Donald Whitney’s book Praying the Bible offers a simple tool for getting our minds right as we seek communion with the living God. He recommends that we pray through the Psalm corresponding to the day of the month (Psalm 1 on the 1st of the month, etc). If that particular Psalm does not prick your heart, skip forward 30, 60, 90, or 120 Psalms and try those (for instance, considering Psalm 32, 62, 92, or 122 on the 2nd of the month). By reading and prayerfully uttering the very words of Scripture up to the Lord, we are allowing His Holy Spirit to guide our thoughts and shape our hearts. I have found this to be a very helpful technique for focusing my own prayers.
While we share 2 key verses below, we would simply encourage you to pick out some of your own favorite Psalms that have touched your heart. In terms of Key Verses, find passages that point specifically toward Jesus Christ and God’s providence, protection, and plan of salvation. Then, take time to lift up your voice—in song or in prayer—to our great God and Savior!
Tim Moore: Welcome to Christ in Prophecy! I’m your host, Tim Moore, and I’m joined by my co-host, Nathan Jones. Our Jesus in the Old Testament series is spending a second week in the book of Psalms, a book that could be the focus of many episodes. In fact, we have dedicated entire episodes of Christ in Prophecy and published pamphlets to focus on single chapters of this wonderful book.
Nathan Jones: The Psalms capture the confession and adoration that is at the heart of Jewish worship. We lose some of the cadence and flow of the original Hebrew poetry in translation, but thankfully the gifted men and women who translated God’s Word into English endeavored to capture its beauty and musical quality in our own language.
Tim Moore: Several Psalms have obvious Messianic overtones. Psalm 2 says that God laughs as the kings of the earth take their stand against Him and His anointed and warns us all to “do homage to the Son” lest we perish in the way when His wrath is kindled.
Nathan Jones: As Jesus hung on the cross, He cited Psalm 22, from the opening anguished lament “My God, my God, why have You forsaken Me?” To the final verse “He has performed it” or “It is finished.” And when the Jewish people ascended to Jerusalem to observe the Passover each year, they sang the Pilgrim Songs of Ascent, which is Psalm 120-134.

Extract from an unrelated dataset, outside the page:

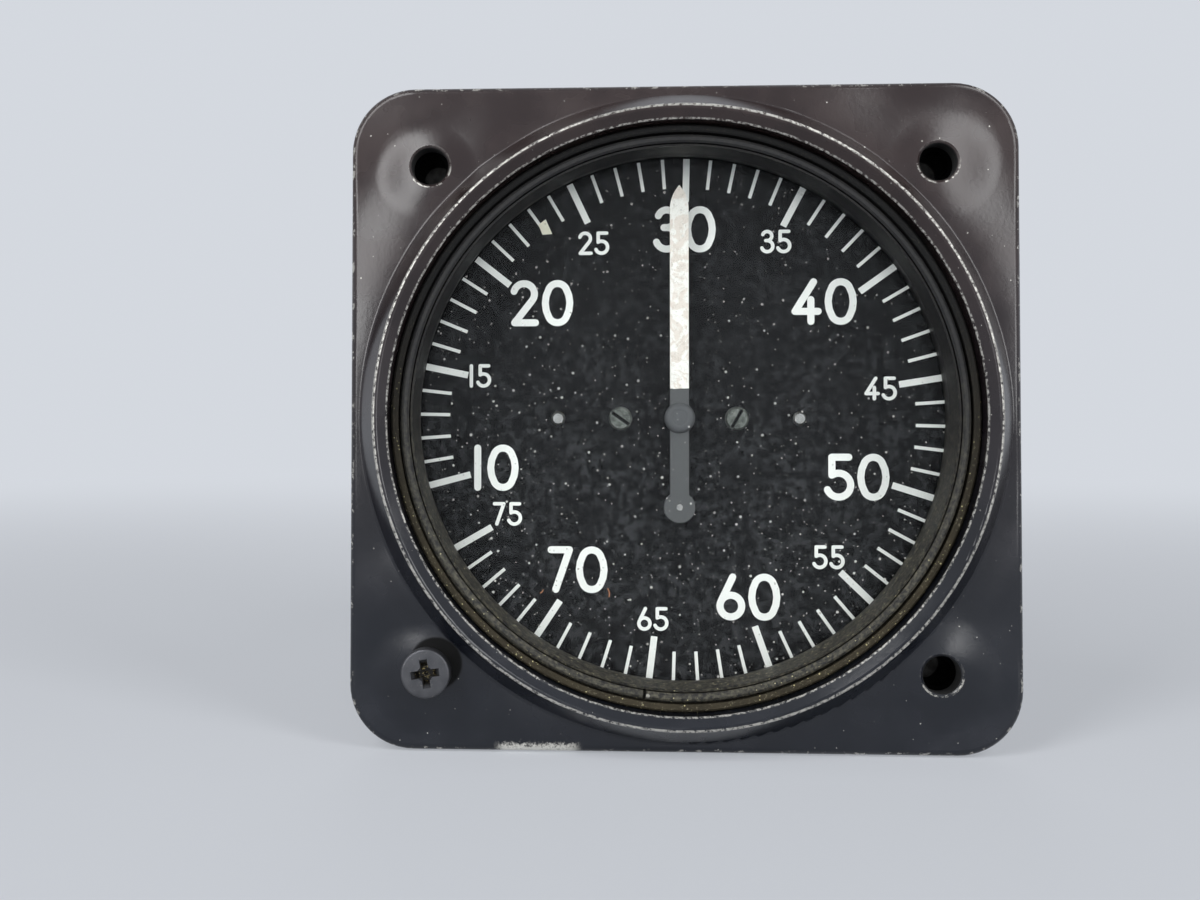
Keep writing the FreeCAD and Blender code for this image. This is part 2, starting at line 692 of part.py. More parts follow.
def make_pillar_screws(seat_y, way):
    """The four screws at one end of the pillars."""
    length = PLATE_T + PILLAR_TAP_DEPTH - TAP_CLEAR
    return Part.makeCompound([
        slotted_screw(SCREW_HEAD_R, SCREW_HEAD_H, SCREW_R, length, seat_y, x, z, SLOT_TURN_STEP * i, way)
        for i, (x, z) in enumerate(pillar_places())
    ])


def make_movement_screws():
    """Three screws that hold the movement against the case's lugs."""
    screws = []
    for angle in LUG_ANGLES:
        x, z = polar(lug_screw_circle(), angle)
        screws.append(slotted_screw(SCREW_HEAD_R, SCREW_HEAD_H, LUG_SCREW_R - FIT, LUG_SCREW_L, PLATE_BACK_Y,
                                    x, z, angle, -1))
    return Part.makeCompound(screws)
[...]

Tim Moore: Many of the Psalms were written by David, while others were written by Solomon, Asaph, the sons of Korah, and other named authors. Several are anonymous. But whether they express adoration of God, confession of a contrite heart, or the pain of suffering and desperation, all the songs are expressive of a heart wholly devoted to the Lord. Which is why we can rightfully say when our hearts are full, “Then sings my soul.”